After years of conceptual work, production first began in March 2004. The brand was developed by SME Inc. Branding of New York, which relied on information-gathering and focus groups consisting of students, faculty, staff, and alumni to identify what characteristics the MIT community considered important.

“I think they really did a great job of incorporating as many of our opinions as possible in the final design,” said one focus group participant, Leah A. Bogsted ’08 of the varsity women’s softball team. “I think every student athlete at MIT will find some part of the new logo that they like and can identify with.”

Head coaches of the various varsity teams also contributed their opinions, up until the design was finalized this January.

But despite DAPER’s best efforts, the logo has been met with mixed reactions from students, especially those in athletics programs. The majority of the complaints seem to be based around DAPER’s incarnation of the MIT beaver.

Kevin M. Kelley ’09 of the varsity men’s crew team, for one, feels that the beaver doesn’t even look like a beaver. “One of my teammates described it as a swimming rat with a beaver’s tail,” Kelley said.

Rajat Bhalla ’08 of the varsity men’s tennis team expressed the opposing opinion. “I’m a fan,” Bhalla said. “I think this beaver reflects MIT well with its intensity.”
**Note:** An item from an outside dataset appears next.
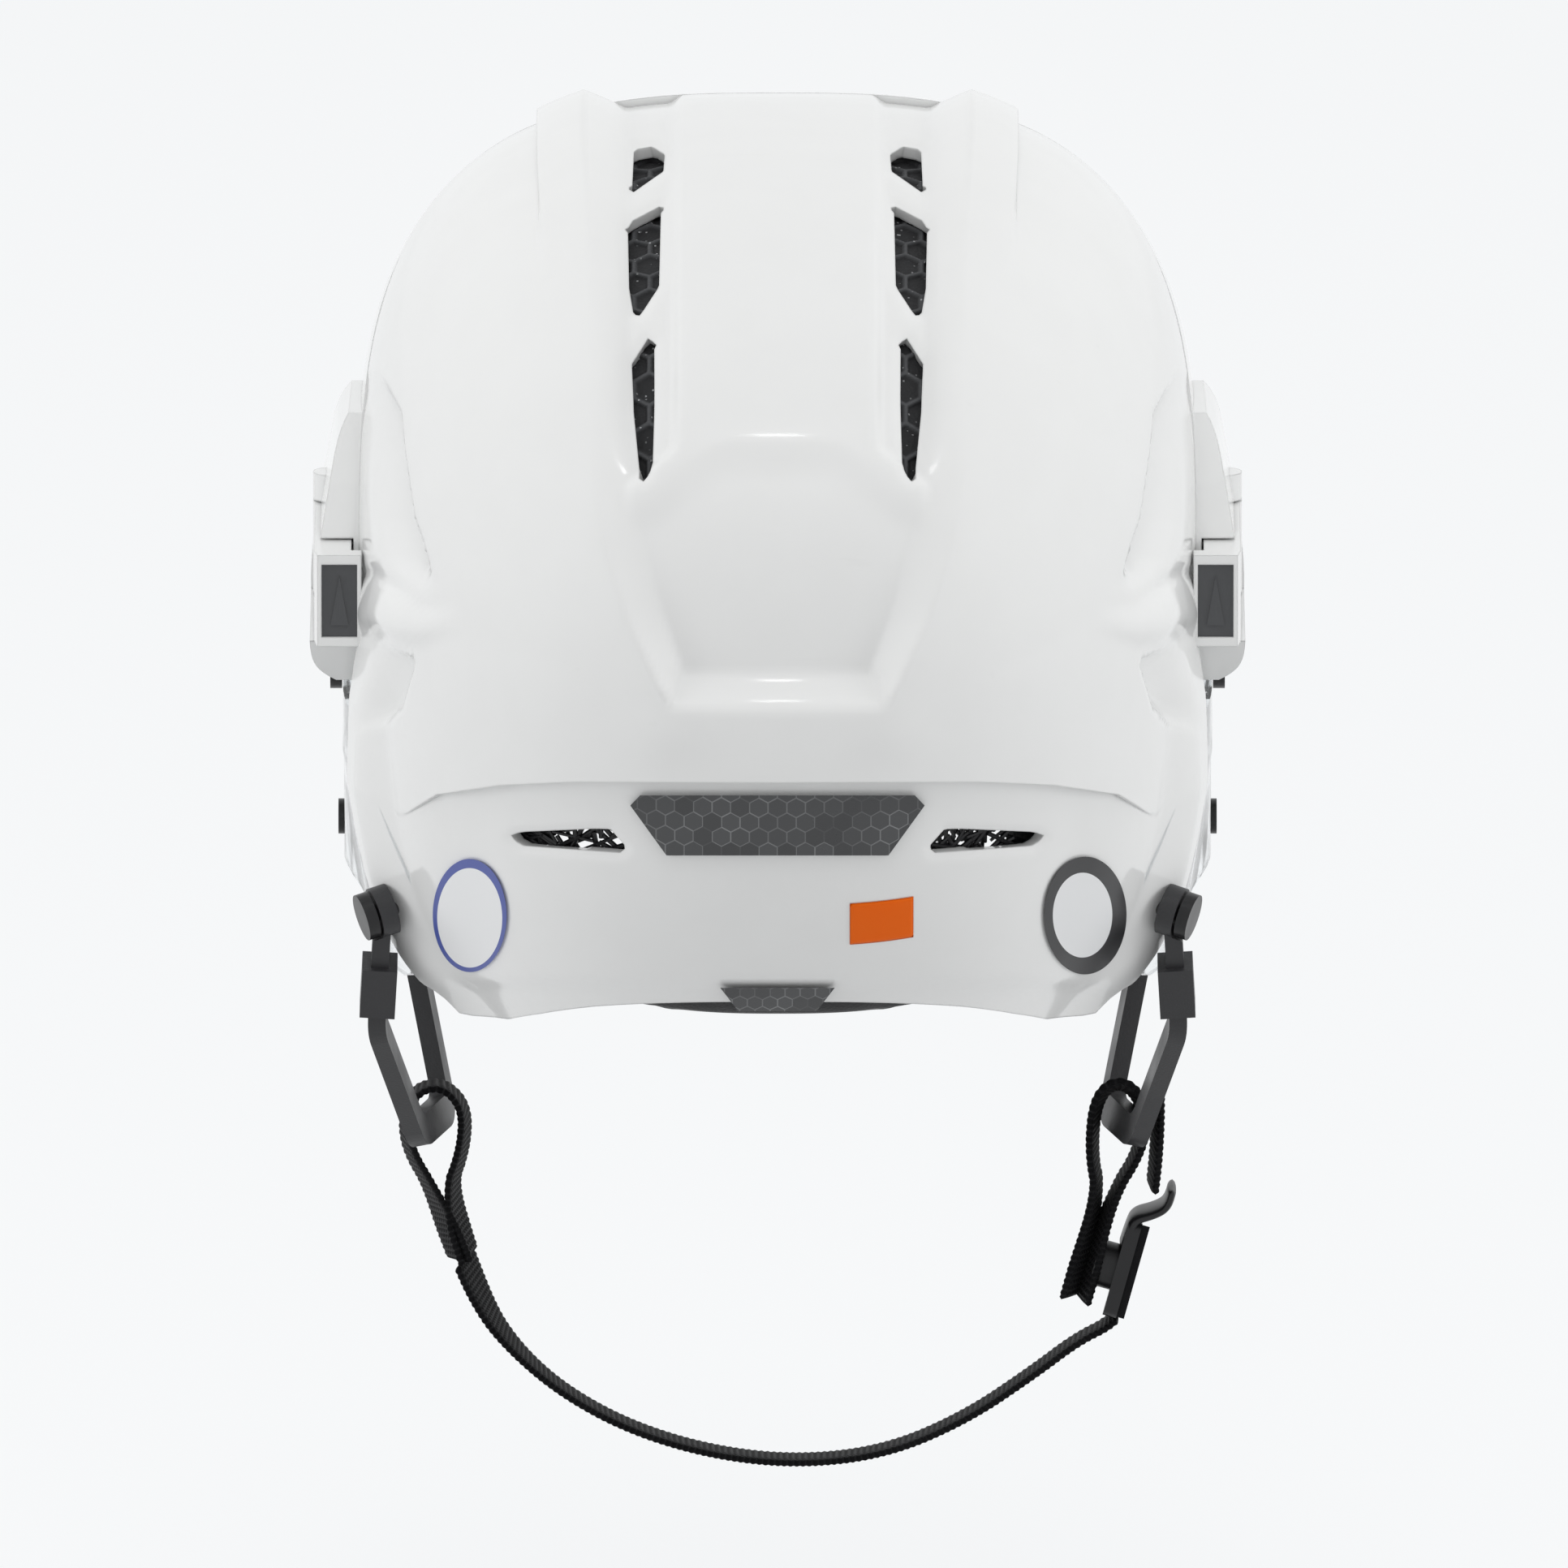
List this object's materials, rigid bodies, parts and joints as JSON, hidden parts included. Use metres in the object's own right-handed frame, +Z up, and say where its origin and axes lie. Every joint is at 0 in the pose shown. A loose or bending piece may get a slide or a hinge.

One other topic of debate is the decision to focus the brand around the beaver. “We’re actually the MIT Engineers, not the MIT Beavers,” said Praveen Pamidimukkala ’08 of the varsity men’s volleyball team.

MIT Cycling member Mark B. Cote ’07 also noted that the use of the beaver tends to cause confusion because most MIT sports teams are a part of the same conference as the Babson College Beavers.

“Overall, I think the logo looks cool,” Cote said, “but it doesn’t define DAPER as clearly as I would have hoped.”

Yet another difference of opinion arises from debate on the allocation of funds.

“Why are we spending money on this?” Kelley said. “I’d have no problem putting the however many thousands of dollars we spent to better use. We need to focus on getting taken seriously as athletics, not in ‘branding’ MIT athletics.”

Bogsted feels differently. “I’m glad that MIT decided to invest the money into designing the logo,” she said. “I hope that this logo will promote unity and pride throughout DAPER and help to increase fan attendance and student support of the many varsity teams.”

Immerman, despite the objections, sees the project as hugely successful. “I was impressed and gratified by the care, respect, and completely dedication that the DAPER leadership gave to this project. I was equally impressed by the intelligent, passionate, and insightful feedback that the involved students invested in the process.”